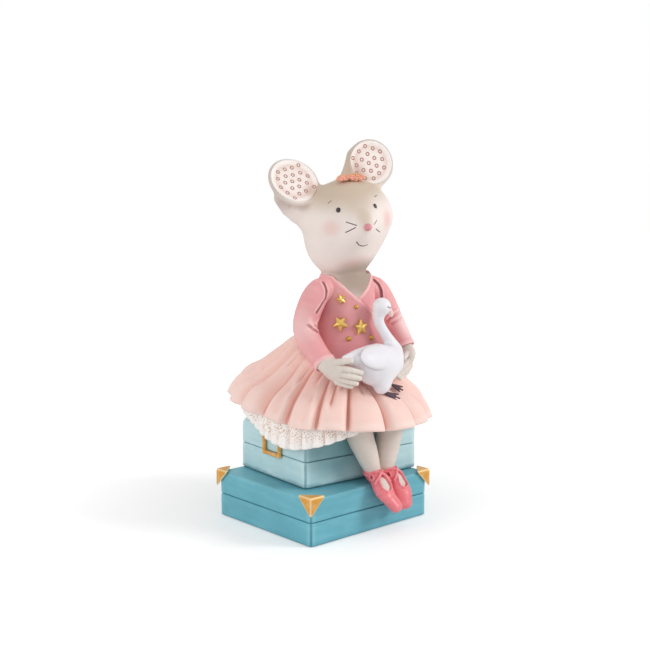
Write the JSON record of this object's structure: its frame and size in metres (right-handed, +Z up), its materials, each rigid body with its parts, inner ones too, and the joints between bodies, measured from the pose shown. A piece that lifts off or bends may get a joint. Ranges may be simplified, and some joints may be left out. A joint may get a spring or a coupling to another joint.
{
  "type": "figurine money box",
  "caption": "Money box in the shape of a seated mouse dancer holding a swan on stacked suitcases, with a coin slot at the back and a rubber stopper in the base.",
  "frame": {"origin": "under the middle of the whole figure, at the bottom centre of its box, on the surface it stands on", "axes": "+Z up; the mouse faces -Y; +X is to its left hand, along the front of the lower suitcase"},
  "size_m": [0.0944, 0.0966, 0.1774],
  "materials": {
    "lower_case_paint": "painted satin teal with fine brush marks",
    "upper_case_paint": "painted satin pale teal with fine brush marks",
    "gilt_paint": "ochre gold paint",
    "star_gilt": "metallic gold paint",
    "stopper_rubber": "moulded matt rubber",
    "skirt_paint": "matt peach pink paint, shaded darker in the pleats",
    "cardigan_paint": "matt rose paint",
    "petticoat_print": "cream paint with fine gold and rose speckles",
    "skin_paint": "matt warm grey paint, paler towards the chin",
    "ear_lining_print": "off-white paint with small rose rings",
    "slipper_paint": "coral pink satin paint",
    "nose_paint": "pink satin paint",
    "swan_paint": "white satin paint",
    "flower_paint": "coral paint with paler petals",
    "swan_beak_paint": "pale pink satin paint",
    "swan_foot_paint": "dark plum paint"
  },
  "bodies": {
    "root": {"lower_case_tray": "lower_case_paint", "lower_case_lid": "lower_case_paint", "corner_cap_front_right": "gilt_paint", "corner_cap_front_left": "gilt_paint", "corner_cap_back_right": "gilt_paint", "corner_cap_back_left": "gilt_paint", "upper_case_tray": "upper_case_paint", "upper_case_lid": "upper_case_paint", "upper_case_handle": "gilt_paint", "skirt": "skirt_paint", "petticoat": "petticoat_print", "bodice": "cardigan_paint", "head": "skin_paint", "neck": "skin_paint", "nose": "nose_paint", "ear_lining_right": "ear_lining_print", "ear_lining_left": "ear_lining_print", "ear_right": "skin_paint", "ear_left": "skin_paint", "flower_band": "flower_paint", "sleeve_right": "cardigan_paint", "sleeve_left": "cardigan_paint", "swan_body": "swan_paint", "swan_neck": "swan_paint", "swan_wing": "swan_paint", "swan_beak": "swan_beak_paint", "hand_right": "skin_paint", "hand_left": "skin_paint", "swan_foot_right": "swan_foot_paint", "swan_foot_left": "swan_foot_paint", "leg_right": "skin_paint", "leg_left": "skin_paint", "slipper_right": "slipper_paint", "slipper_left": "slipper_paint", "star_1": "star_gilt", "star_2": "star_gilt", "star_3": "star_gilt", "stud_1": "star_gilt", "stud_2": "star_gilt", "stud_3": "star_gilt"},
    "stopper": {"base_stopper": "stopper_rubber"}
  },
  "joints": [
    {"name": "stopper_pull", "type": "slide", "parent": "root", "child": "stopper", "axis": [0, 0, -1], "range_m": [0, 0.02]}
  ]
}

## OBJECTIVE
Read through the data and copy every line where "with" shows up.

## EXPECTED OUTPUT
Write the JSON record of this object's structure: its frame and size in metres (right-handed, +Z up), its materials, each rigid body with its parts, inner ones too, and the joints between bodies, measured from the pose shown. A piece that lifts off or bends may get a joint. Ranges may be simplified, and some joints may be left out. A joint may get a spring or a coupling to another joint.
  "caption": "Money box in the shape of a seated mouse dancer holding a swan on stacked suitcases, with a coin slot at the back and a rubber stopper in the base.",
    "lower_case_paint": "painted satin teal with fine brush marks",
    "upper_case_paint": "painted satin pale teal with fine brush marks",
    "petticoat_print": "cream paint with fine gold and rose speckles",
    "ear_lining_print": "off-white paint with small rose rings",
    "flower_paint": "coral paint with paler petals",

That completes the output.